/ by UK HealthCare
Pancreatic neuroendocrine cancer is a type of cancer that starts in the hormone-making endocrine cells of the pancreas and can result in pancreatic neuroendocrine tumors. This cancer differs from pancreatic cancer, which is when malignant cells are found in the tissues of the pancreas.
What are pancreatic neuroendocrine tumors?
Pancreatic neuroendocrine tumors (PNETs) are rare tumors – some of which can lead to cancer, while others are benign. PNETs can spread to the liver, bones and lymph nodes if not diagnosed.
There are two types of pancreatic neuroendocrine tumors.
Functional tumors can cause varying symptoms due to hormones, such as insulin, that may be produced in excess. These symptoms may include acid reflux, and high or low blood sugar.
While Non-functional tumors are usually detected at later stages because they are not producing extra hormones that would cause symptoms. When they do appear, symptoms include jaundice, abdominal pain and diarrhea.
How do doctors test for PNETs?
Doctors can use imaging and blood tests to detect PNETS. Tests such as ultrasound, bone scan, CAT scan, MRI and endoscopy may be used to help reach a diagnosis.
A biopsy may be necessary to confirm the diagnosis and to confirm the severity of the tumors.

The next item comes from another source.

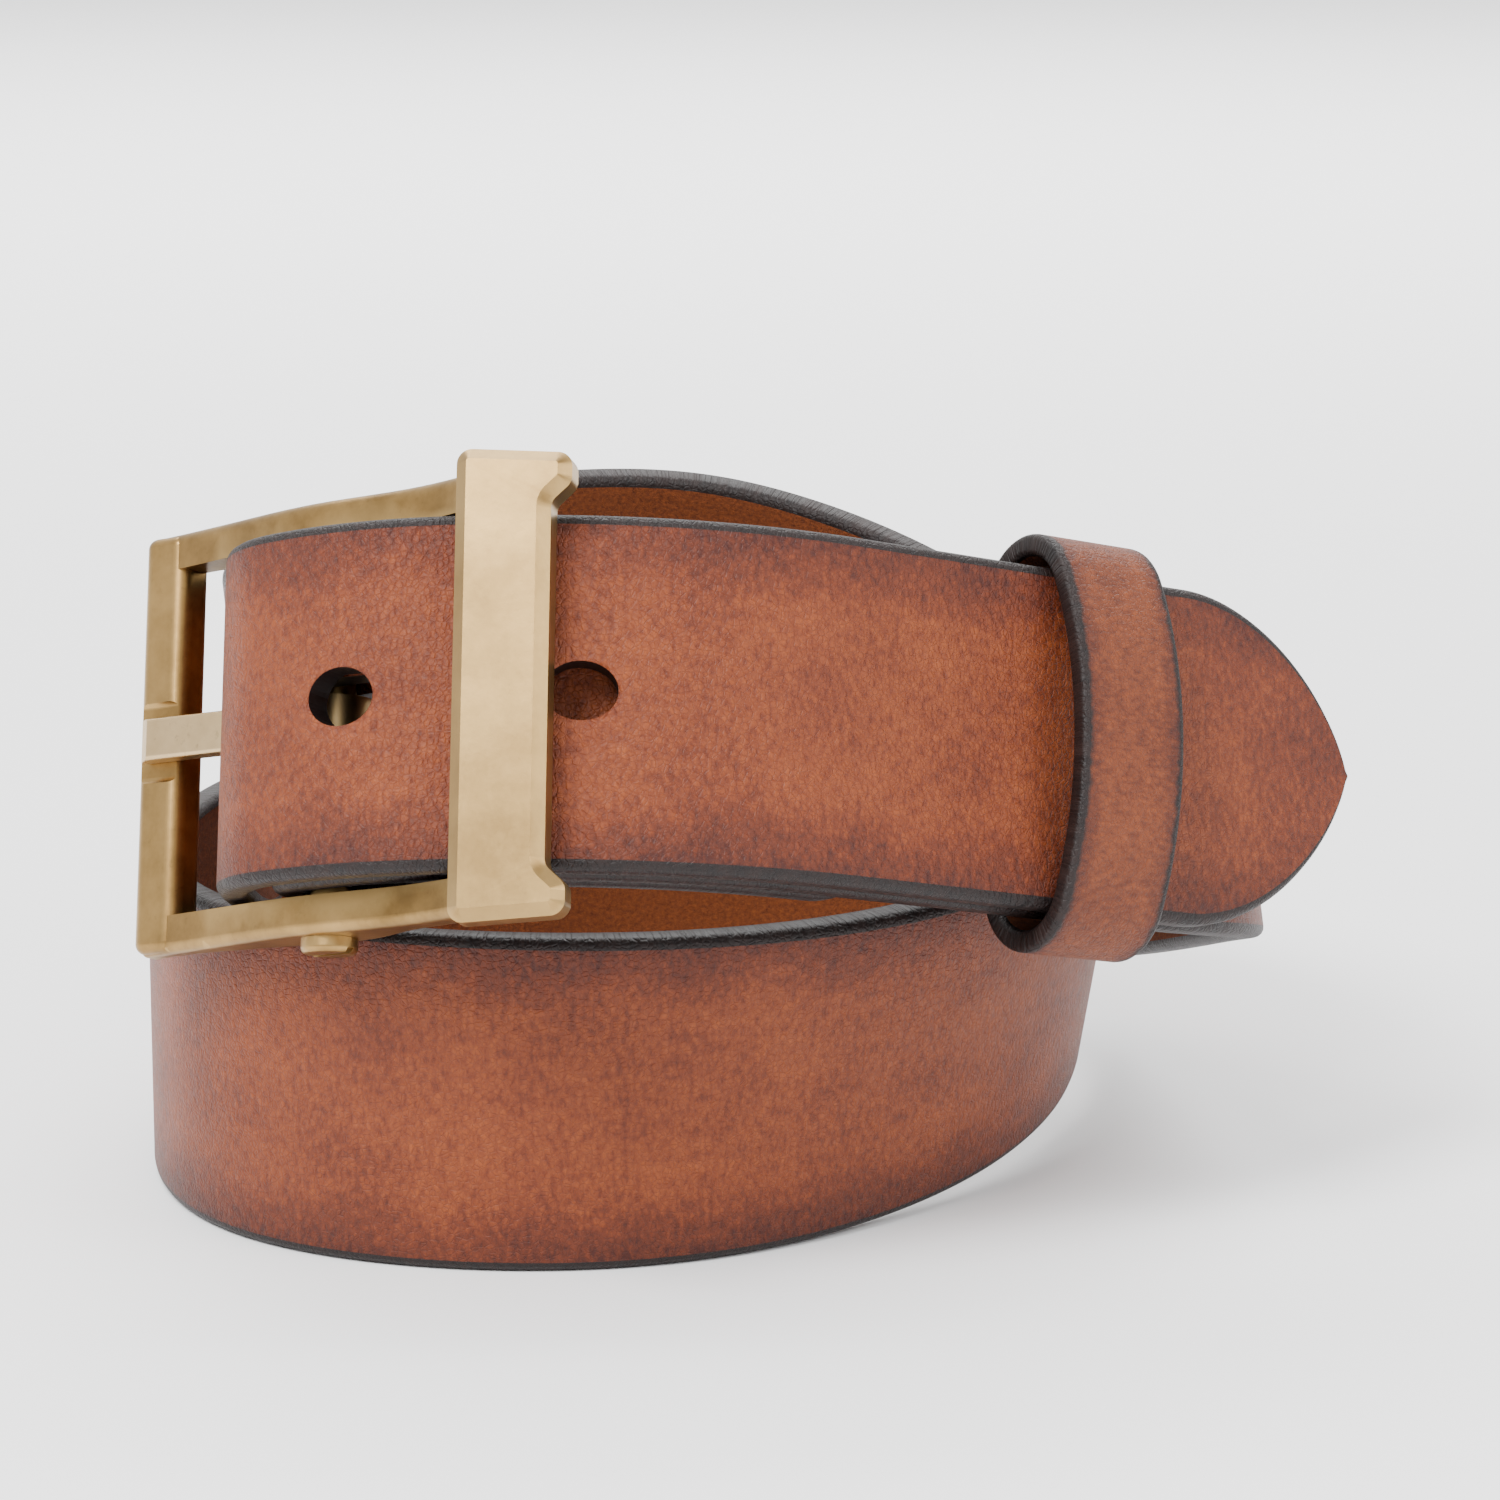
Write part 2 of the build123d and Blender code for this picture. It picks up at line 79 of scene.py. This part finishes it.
BEND_START = -42.5
BEND_END = -89.0
BAR_DEPTH = 9.2
BAR_HEADING = -42.0
TAB_HEADING = -8.0          # where the folded end starts to run parallel to the strand
SHIFT = Vector((-1.84065, 1.50397, -0.01914))   # the CAD's last move, onto its floor origin
# spline control points from the keeper round to the bend: x, y, height of the middle, inward lean
COIL = [
    (62.5, 3.0, 43.0, 1),
    (56.5, 51.5, 28.0, -10),
    (18.0, 80.0, 20.5, -13),
    (-30.0, 75.0, 19.1, -3),
    (-60.0, 40.0, 19.1, 0),
    (-69.5, -6.5, 19.1, 0),
    (-58.0, -50.0, 19.1, 0),
    (-14.5, -63.0, 19.1, -2),
    (20.0, -46.0, 19.0, -12),
    (44.0, -14.5, 22.5, -13.5),
    (46.5, 18.0, 31.5, -5),
    (31.5, 50.0, 43.5, 2),
    (-1.5, 69.0, 56.0, 26),
    (-31.0, 57.0, 54.5, 16.5),
    (-49.5, 36.0, 51.0, -14),
    (-57.5, 8.0, 49.5, -10.5),
]

lean = radians(FRONT_LEAN)
roll = radians(FRONT_ROLL)
AXIS = Vector((sin(roll), cos(roll) * sin(lean), cos(roll) * cos(lean)))
INWARD = (Vector((0, 1, 0)) - AXIS * AXIS.y).normalized()
RIGHT = INWARD.cross(AXIS)


def on_arc(centre, radius, heading):
    """Point of a profile arc where the strap runs at this heading."""
    return (centre[0] + radius * sin(radians(heading)), centre[1] - radius * cos(radians(heading)))


def front_point(u, v):
    """Point of the leaning profile plane: u to the right, v into the coil."""
    return FRONT_POINT + RIGHT * u + INWARD * v


def front_dir(heading):
    """Direction in the profile plane at this heading."""
    return RIGHT * cos(radians(heading)) + INWARD * sin(radians(heading))


FRONT_CENTRE = (0, FRONT_RADIUS)
SHOULDER_CENTRE = on_arc(FRONT_CENTRE, FRONT_RADIUS - SHOULDER_RADIUS, SHOULDER_START)
BEND_CENTRE = on_arc(SHOULDER_CENTRE, SHOULDER_RADIUS - BEND_RADIUS, BEND_START)
BAR_POINT = on_arc(SHOULDER_CENTRE, SHOULDER_RADIUS - BAR_DEPTH, BAR_HEADING)
ARCS = [
    (BEND_CENTRE, BEND_RADIUS, BEND_END, BEND_START),
    (SHOULDER_CENTRE, SHOULDER_RADIUS, BEND_START, SHOULDER_START),
    (FRONT_CENTRE, FRONT_RADIUS, SHOULDER_START, TAIL_HEADING),
]


def strand(depth, first, heading_from, run, step=1.2):
    """Places (point, direction, width) along a front strand, from a heading to its straight run."""
    places = []
    for centre, radius, begin, end in ARCS[first:]:
        begin = max(begin, heading_from)
        count = max(2, int(radians(end - begin) * (radius - depth) / step))
        for i in range(count):
            heading = begin + (end - begin) * i / count
            places.append((front_point(*on_arc(centre, radius - depth, heading)), front_dir(heading), AXIS))
    start = front_point(*on_arc(FRONT_CENTRE, FRONT_RADIUS - depth, TAIL_HEADING))
    along = front_dir(TAIL_HEADING)
    count = int(run / step)
    places += [(start + along * run * i / count, along, AXIS) for i in range(count + 1)]
    return places


def lean_of(tangent):
    """Inward lean, in degrees, that lines the strap's width up with the front's axis."""
    up = (Vector((0, 0, 1)) - tangent * tangent.z).normalized()
    return degrees(atan2(AXIS.dot(up.cross(tangent)), AXIS.dot(up)))


def clamped(point, pull, neighbour):
    """Two control values that start a uniform cubic spline at a point with a given pull."""
    outer = [n - 2 * d for n, d in zip(neighbour, pull)]
    inner = [1.5 * p - 0.5 * n + 0.5 * d for p, n, d in zip(point, neighbour, pull)]
    return [outer, inner]


def end_controls(place, direction, neighbour):
    """Two control rows that join the spline to a front strand's end."""
    point, tangent, _ = place
    reach = (Vector(neighbour[:3]) - point).length
    tilt = lean_of(tangent)
    pull = list(tangent * reach * direction) + [(neighbour[3] - tilt) / 2]
    return clamped(list(point) + [tilt], pull, neighbour)


def coil_places(start, end, steps=26):
    """Places along the cubic spline from the end of one front strand to the start of the other."""
    controls = end_controls(start, 1, COIL[0]) + [list(row) for row in COIL]
    controls += end_controls(end, -1, COIL[-1])[::-1]
    places = []
    for step in range((len(controls) - 3) * steps + 1):
        span = min(step // steps, len(controls) - 4)
        t = step / steps - span
        value = [(1 - t) ** 3, 3 * t**3 - 6 * t**2 + 4, -3 * t**3 + 3 * t**2 + 3 * t + 1, t**3]
        slope = [-((1 - t) ** 2), 3 * t**2 - 4 * t, -3 * t**2 + 2 * t + 1, t**2]
        rows = controls[span:span + 4]
        x, y, z, tilt = [sum(w * row[k] for w, row in zip(value, rows)) / 6 for k in range(4)]
        tangent = Vector([sum(w * row[k] for w, row in zip(slope, rows)) for k in range(3)]).normalized()
        up = (Vector((0, 0, 1)) - tangent * tangent.z).normalized()
        width = up * cos(radians(tilt)) + up.cross(tangent) * sin(radians(tilt))
        places.append((Vector((x, y, z)), tangent, width))
    return places


def fold_places():
    """Places from the end of the strand behind, round the centre bar, to the folded tab's end."""
    radius = BAR_DEPTH - LAYER_PITCH
    places = []
    for i in range(25):
        angle = BAR_HEADING - 180 * i / 24
        u, v = on_arc(BAR_POINT, radius, angle)
        places.append((front_point(u, v), front_dir(angle) * -1, AXIS))
    tab = strand(LAYER_PITCH + THICKNESS + FOLD_GAP, 2, TAB_HEADING, TAB_RUN)
    start = places[-1][0]
    goal = tab[0][0]
    leaving = front_dir(BAR_HEADING) * (goal - start).length
    arriving = front_dir(TAB_HEADING) * (goal - start).length
    for i in range(1, 14):
        t = i / 14
        point = (
            start * (2 * t**3 - 3 * t**2 + 1)
            + leaving * (t**3 - 2 * t**2 + t)
            + goal * (3 * t**2 - 2 * t**3)
            + arriving * (t**3 - t**2)
        )
        slope = (
            (goal - start) * (6 * t - 6 * t**2)
            + leaving * (3 * t**2 - 4 * t + 1)
            + arriving * (3 * t**2 - 2 * t)
        )
        places.append((point, slope.normalized(), AXIS))
    return places + tab


def reverse(places):
    """The same places, run the other way."""
    return [(point, direction * -1, width) for point, direction, width in places[::-1]]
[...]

This can also help doctors decide on treatments.
How are PNETs treated?
A multidisciplinary approach is recommended for treating PNETs.
If possible, surgery is the preferred option during the early stage of the disease.
Patients who have a more advanced stage of the disease can have it managed through monthly injections, targeted therapy, chemotherapy and peptide receptor radiotherapy (PRRT).